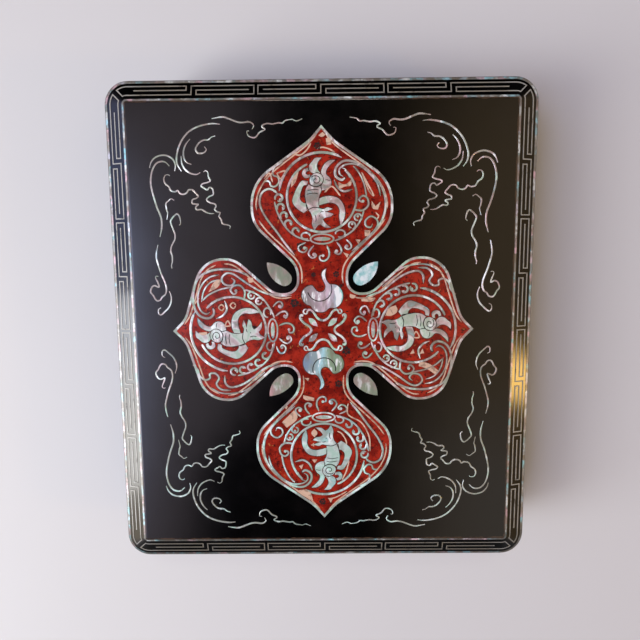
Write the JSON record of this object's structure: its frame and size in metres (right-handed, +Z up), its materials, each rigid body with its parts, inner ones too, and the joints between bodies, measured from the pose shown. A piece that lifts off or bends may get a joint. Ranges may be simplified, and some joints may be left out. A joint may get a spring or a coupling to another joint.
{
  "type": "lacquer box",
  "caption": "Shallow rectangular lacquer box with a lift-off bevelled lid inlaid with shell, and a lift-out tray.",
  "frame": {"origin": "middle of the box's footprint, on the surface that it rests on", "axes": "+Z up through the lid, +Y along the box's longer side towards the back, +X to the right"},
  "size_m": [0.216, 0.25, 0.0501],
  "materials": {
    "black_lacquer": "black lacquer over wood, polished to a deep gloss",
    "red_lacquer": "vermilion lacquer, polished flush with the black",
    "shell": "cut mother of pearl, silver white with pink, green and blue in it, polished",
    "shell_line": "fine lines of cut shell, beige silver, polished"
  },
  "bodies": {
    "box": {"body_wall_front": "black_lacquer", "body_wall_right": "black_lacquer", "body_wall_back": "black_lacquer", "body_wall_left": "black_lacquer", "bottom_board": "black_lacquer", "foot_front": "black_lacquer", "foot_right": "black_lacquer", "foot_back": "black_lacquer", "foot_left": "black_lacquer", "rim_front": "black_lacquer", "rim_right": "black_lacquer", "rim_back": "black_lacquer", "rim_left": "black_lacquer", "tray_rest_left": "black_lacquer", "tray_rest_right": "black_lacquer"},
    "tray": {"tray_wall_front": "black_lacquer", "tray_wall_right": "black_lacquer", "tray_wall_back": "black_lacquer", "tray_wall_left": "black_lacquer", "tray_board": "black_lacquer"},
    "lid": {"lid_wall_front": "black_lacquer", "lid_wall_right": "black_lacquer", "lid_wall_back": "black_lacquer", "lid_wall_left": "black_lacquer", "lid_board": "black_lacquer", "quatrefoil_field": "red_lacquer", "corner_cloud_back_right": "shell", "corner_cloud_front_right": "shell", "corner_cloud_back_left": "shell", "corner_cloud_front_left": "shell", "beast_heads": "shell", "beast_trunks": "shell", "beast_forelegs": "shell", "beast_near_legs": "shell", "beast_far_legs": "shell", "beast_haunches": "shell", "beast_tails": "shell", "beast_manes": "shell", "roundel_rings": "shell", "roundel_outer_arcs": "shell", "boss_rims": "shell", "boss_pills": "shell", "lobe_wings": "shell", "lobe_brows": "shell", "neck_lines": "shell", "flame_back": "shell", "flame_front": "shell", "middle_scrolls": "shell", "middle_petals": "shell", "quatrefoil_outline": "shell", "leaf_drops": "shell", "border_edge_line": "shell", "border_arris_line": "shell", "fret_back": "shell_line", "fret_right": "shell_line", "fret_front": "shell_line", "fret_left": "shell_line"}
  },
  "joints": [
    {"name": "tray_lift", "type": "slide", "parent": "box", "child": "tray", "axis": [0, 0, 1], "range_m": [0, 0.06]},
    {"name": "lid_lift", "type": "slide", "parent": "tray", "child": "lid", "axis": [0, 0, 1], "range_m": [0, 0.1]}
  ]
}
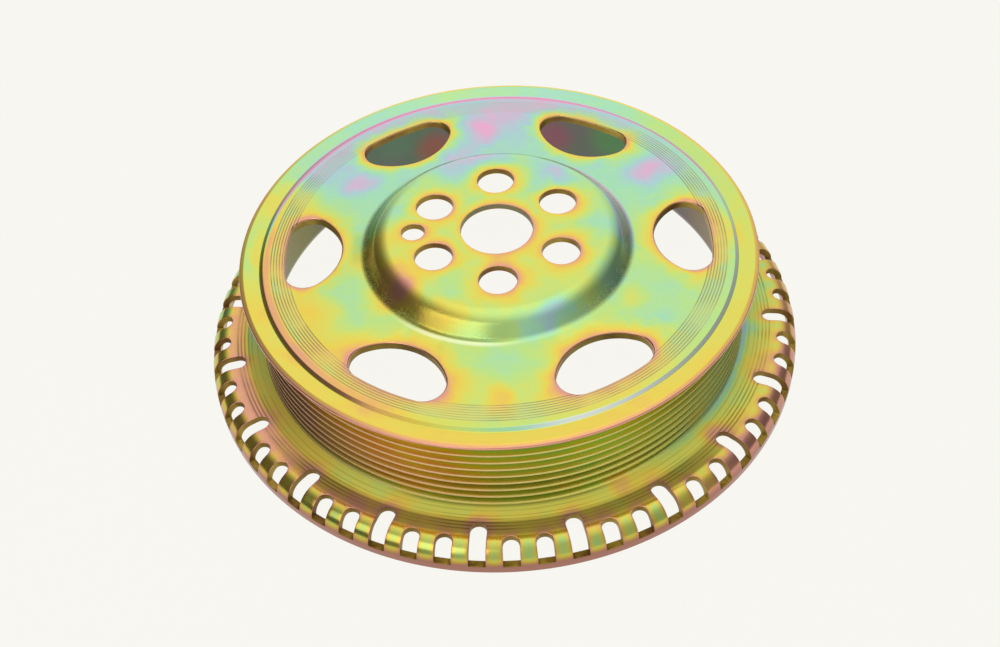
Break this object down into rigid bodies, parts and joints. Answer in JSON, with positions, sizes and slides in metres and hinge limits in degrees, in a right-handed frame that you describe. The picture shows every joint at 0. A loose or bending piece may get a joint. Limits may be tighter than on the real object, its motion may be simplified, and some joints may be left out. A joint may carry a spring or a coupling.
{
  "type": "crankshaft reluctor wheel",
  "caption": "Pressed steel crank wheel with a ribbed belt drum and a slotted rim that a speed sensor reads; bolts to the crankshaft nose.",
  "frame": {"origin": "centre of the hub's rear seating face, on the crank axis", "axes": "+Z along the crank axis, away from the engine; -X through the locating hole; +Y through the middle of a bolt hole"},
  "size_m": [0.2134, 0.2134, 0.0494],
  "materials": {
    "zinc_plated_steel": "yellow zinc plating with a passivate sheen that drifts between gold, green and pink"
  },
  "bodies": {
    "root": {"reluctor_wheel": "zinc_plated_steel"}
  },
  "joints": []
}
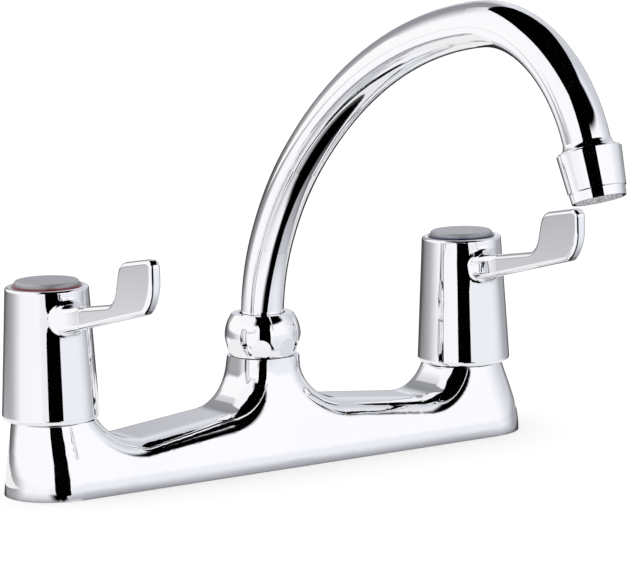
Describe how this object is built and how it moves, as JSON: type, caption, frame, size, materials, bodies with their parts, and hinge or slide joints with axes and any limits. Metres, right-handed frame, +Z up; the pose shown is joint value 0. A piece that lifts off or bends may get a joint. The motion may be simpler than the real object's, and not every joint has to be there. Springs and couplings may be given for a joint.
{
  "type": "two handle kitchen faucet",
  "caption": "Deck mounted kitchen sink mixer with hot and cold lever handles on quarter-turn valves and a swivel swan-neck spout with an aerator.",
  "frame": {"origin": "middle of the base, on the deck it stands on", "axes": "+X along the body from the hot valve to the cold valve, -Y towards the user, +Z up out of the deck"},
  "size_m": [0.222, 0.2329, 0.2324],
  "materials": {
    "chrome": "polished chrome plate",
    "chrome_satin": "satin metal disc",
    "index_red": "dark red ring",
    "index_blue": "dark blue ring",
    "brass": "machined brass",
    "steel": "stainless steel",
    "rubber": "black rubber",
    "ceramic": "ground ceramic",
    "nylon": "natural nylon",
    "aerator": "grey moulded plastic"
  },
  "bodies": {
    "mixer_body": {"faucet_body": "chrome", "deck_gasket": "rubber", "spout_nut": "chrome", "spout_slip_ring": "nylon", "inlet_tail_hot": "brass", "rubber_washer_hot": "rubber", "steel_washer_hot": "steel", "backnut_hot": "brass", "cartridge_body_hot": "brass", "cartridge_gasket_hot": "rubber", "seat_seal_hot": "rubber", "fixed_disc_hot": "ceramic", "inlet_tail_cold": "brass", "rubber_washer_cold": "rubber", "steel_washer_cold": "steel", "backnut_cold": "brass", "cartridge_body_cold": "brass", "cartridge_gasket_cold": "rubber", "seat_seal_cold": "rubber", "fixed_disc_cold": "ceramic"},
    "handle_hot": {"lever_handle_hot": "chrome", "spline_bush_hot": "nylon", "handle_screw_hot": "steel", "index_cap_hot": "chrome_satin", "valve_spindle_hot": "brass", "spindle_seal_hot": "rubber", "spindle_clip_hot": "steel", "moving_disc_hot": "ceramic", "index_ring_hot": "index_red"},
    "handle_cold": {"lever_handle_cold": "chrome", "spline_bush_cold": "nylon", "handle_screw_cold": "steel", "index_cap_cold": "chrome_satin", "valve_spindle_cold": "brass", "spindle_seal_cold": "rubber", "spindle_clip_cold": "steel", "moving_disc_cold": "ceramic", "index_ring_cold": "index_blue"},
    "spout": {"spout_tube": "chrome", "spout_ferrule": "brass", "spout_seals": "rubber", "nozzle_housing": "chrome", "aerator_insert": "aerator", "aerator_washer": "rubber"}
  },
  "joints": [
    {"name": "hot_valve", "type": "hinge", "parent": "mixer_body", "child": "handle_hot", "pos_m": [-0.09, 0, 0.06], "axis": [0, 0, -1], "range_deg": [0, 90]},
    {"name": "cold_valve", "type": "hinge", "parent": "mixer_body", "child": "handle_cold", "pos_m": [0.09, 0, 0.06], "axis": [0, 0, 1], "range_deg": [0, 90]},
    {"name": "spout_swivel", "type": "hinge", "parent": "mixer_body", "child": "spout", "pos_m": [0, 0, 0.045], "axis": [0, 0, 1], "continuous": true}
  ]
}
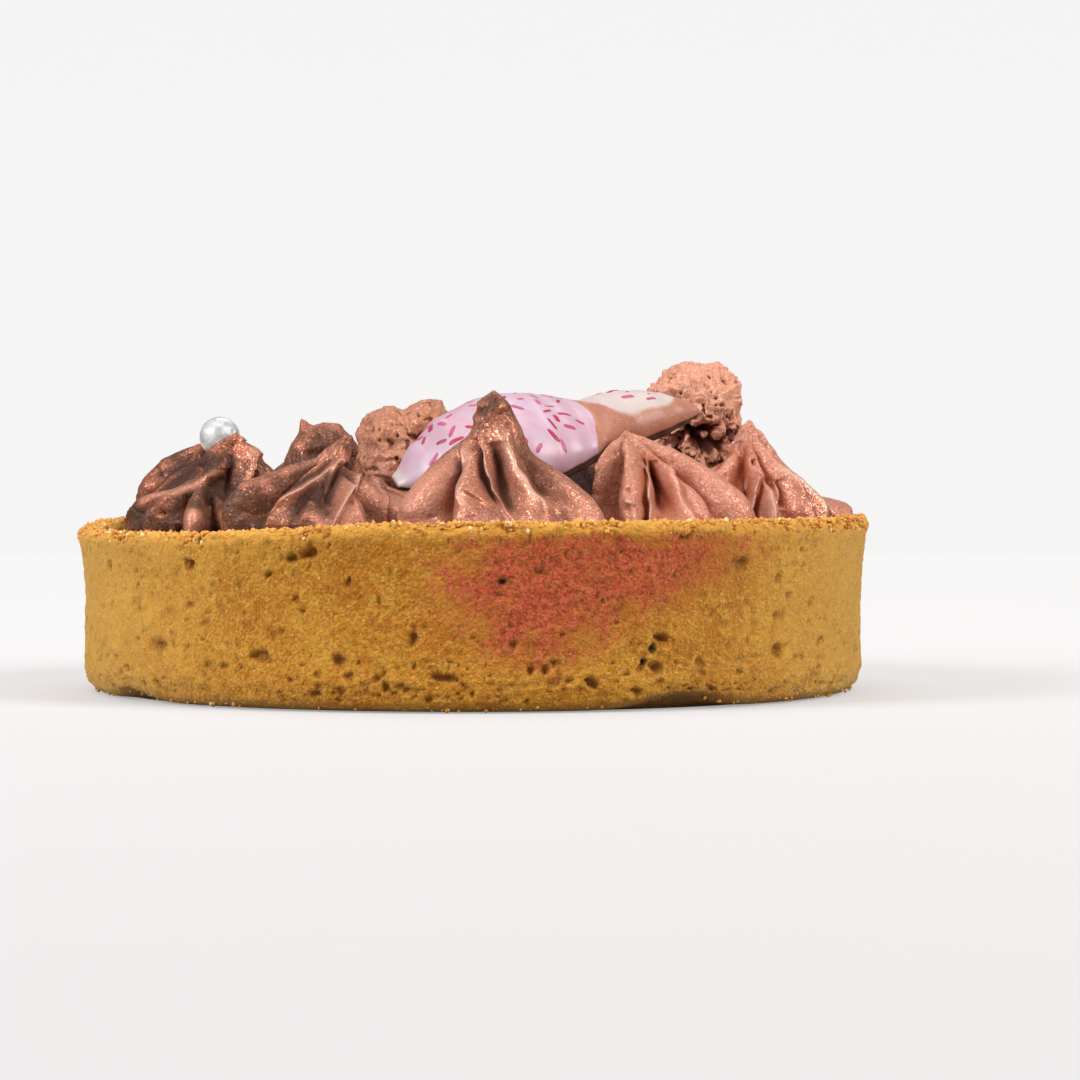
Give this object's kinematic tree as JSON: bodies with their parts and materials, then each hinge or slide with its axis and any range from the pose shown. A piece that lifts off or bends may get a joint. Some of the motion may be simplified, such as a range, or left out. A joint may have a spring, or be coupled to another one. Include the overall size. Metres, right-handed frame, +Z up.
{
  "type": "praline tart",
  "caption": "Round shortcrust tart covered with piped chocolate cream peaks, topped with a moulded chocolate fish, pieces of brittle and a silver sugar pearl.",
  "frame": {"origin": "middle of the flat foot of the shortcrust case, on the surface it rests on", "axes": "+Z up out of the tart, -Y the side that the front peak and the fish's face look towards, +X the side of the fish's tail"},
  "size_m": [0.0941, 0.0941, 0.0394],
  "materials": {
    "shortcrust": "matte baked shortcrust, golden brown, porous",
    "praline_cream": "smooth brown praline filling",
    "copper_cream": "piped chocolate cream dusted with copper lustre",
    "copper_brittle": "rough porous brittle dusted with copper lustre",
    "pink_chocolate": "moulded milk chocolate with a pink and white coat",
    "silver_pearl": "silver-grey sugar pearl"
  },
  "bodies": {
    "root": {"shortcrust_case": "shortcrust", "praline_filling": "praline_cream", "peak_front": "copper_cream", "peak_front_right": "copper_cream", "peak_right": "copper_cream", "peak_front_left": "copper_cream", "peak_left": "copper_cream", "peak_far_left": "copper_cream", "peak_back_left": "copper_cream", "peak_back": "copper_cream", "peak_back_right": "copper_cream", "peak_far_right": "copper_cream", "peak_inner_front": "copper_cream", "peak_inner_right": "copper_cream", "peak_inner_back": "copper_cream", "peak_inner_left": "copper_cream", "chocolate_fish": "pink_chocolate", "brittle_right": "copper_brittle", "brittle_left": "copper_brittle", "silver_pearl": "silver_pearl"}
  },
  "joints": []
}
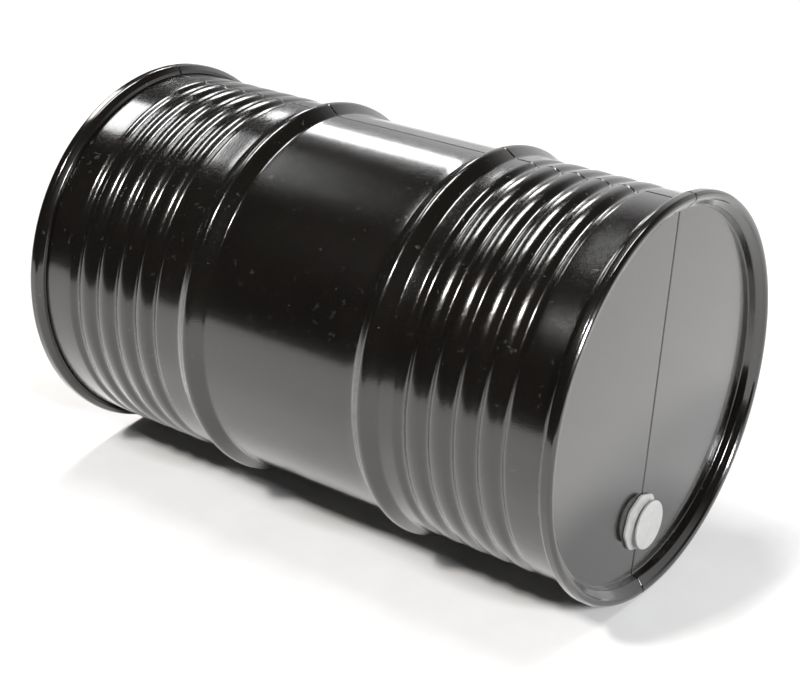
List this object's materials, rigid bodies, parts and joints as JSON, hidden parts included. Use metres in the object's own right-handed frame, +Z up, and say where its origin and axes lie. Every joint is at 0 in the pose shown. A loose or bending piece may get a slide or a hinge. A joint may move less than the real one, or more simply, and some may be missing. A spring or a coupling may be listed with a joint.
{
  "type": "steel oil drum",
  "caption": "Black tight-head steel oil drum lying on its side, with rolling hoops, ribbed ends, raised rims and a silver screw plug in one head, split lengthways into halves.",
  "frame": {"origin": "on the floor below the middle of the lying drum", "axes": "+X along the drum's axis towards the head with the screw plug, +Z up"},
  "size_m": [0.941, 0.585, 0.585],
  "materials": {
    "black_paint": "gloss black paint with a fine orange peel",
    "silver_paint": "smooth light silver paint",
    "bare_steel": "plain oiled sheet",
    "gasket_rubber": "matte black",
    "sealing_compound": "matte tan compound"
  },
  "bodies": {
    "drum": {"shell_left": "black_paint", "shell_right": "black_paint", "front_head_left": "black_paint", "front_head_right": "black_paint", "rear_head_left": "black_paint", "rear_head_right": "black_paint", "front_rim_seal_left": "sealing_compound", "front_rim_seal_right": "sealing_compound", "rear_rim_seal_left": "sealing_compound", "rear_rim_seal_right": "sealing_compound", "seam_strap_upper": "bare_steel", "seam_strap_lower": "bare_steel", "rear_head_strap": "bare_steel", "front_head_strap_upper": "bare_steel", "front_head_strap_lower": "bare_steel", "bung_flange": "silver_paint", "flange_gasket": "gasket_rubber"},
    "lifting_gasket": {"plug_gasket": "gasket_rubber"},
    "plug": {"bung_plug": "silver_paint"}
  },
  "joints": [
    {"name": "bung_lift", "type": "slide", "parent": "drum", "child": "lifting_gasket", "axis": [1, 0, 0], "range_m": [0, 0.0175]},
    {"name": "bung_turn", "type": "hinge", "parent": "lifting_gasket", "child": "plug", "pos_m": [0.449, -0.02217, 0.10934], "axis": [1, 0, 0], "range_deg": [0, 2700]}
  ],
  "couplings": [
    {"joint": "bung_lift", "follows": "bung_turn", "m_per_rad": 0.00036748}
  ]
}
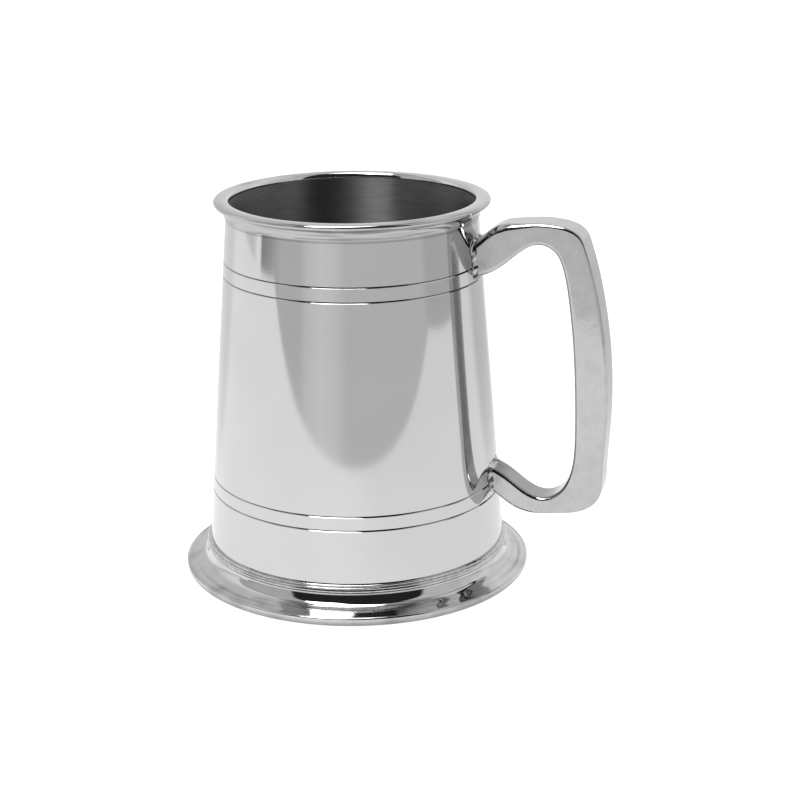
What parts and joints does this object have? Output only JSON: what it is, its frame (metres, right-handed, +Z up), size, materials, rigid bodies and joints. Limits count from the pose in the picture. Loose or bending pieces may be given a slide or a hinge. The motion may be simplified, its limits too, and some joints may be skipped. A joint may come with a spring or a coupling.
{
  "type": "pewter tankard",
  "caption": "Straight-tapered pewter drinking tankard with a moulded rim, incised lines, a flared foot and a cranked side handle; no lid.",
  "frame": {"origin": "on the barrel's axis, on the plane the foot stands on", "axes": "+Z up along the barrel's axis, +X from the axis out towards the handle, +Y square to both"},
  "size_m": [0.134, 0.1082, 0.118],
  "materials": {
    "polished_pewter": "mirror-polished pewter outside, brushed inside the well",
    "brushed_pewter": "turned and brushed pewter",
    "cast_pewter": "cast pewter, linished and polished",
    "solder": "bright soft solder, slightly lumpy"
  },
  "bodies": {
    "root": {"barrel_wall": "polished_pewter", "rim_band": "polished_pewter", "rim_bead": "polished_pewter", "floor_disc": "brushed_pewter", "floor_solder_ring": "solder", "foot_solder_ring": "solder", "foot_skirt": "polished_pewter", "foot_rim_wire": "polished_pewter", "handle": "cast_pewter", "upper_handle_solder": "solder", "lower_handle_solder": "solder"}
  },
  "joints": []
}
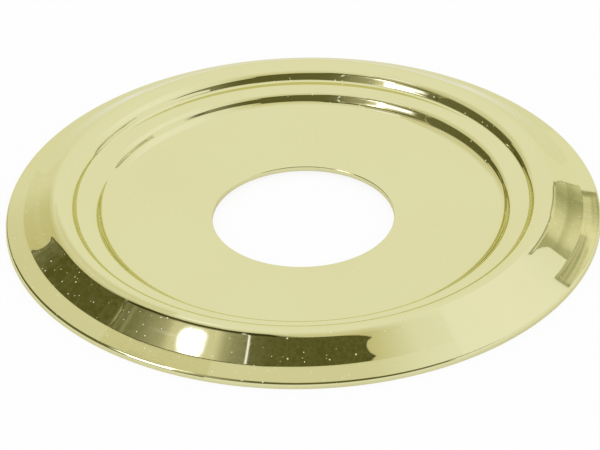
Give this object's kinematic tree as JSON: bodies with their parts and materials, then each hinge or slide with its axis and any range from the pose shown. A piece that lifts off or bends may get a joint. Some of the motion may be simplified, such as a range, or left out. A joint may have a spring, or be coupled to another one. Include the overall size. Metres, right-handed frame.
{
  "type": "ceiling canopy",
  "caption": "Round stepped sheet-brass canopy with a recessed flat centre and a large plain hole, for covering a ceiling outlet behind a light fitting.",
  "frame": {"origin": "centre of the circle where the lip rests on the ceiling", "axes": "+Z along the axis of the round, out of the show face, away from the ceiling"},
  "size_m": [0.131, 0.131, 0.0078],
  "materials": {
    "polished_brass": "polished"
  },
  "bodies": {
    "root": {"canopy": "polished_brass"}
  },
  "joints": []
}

|---|

Pull out every line above that holds the word "into".

Break this object down into rigid bodies, parts and joints. Answer in JSON, with positions, sizes and slides in metres and hinge limits in degrees, in a right-handed frame that you describe. The picture shows every joint at 0. A loose or bending piece may get a joint. Limits may be tighter than on the real object, its motion may be simplified, and some joints may be left out. A joint may carry a spring or a coupling.
  "caption": "Black tight-head steel oil drum lying on its side, with rolling hoops, ribbed ends, raised rims and a silver screw plug in one head, split lengthways into halves.",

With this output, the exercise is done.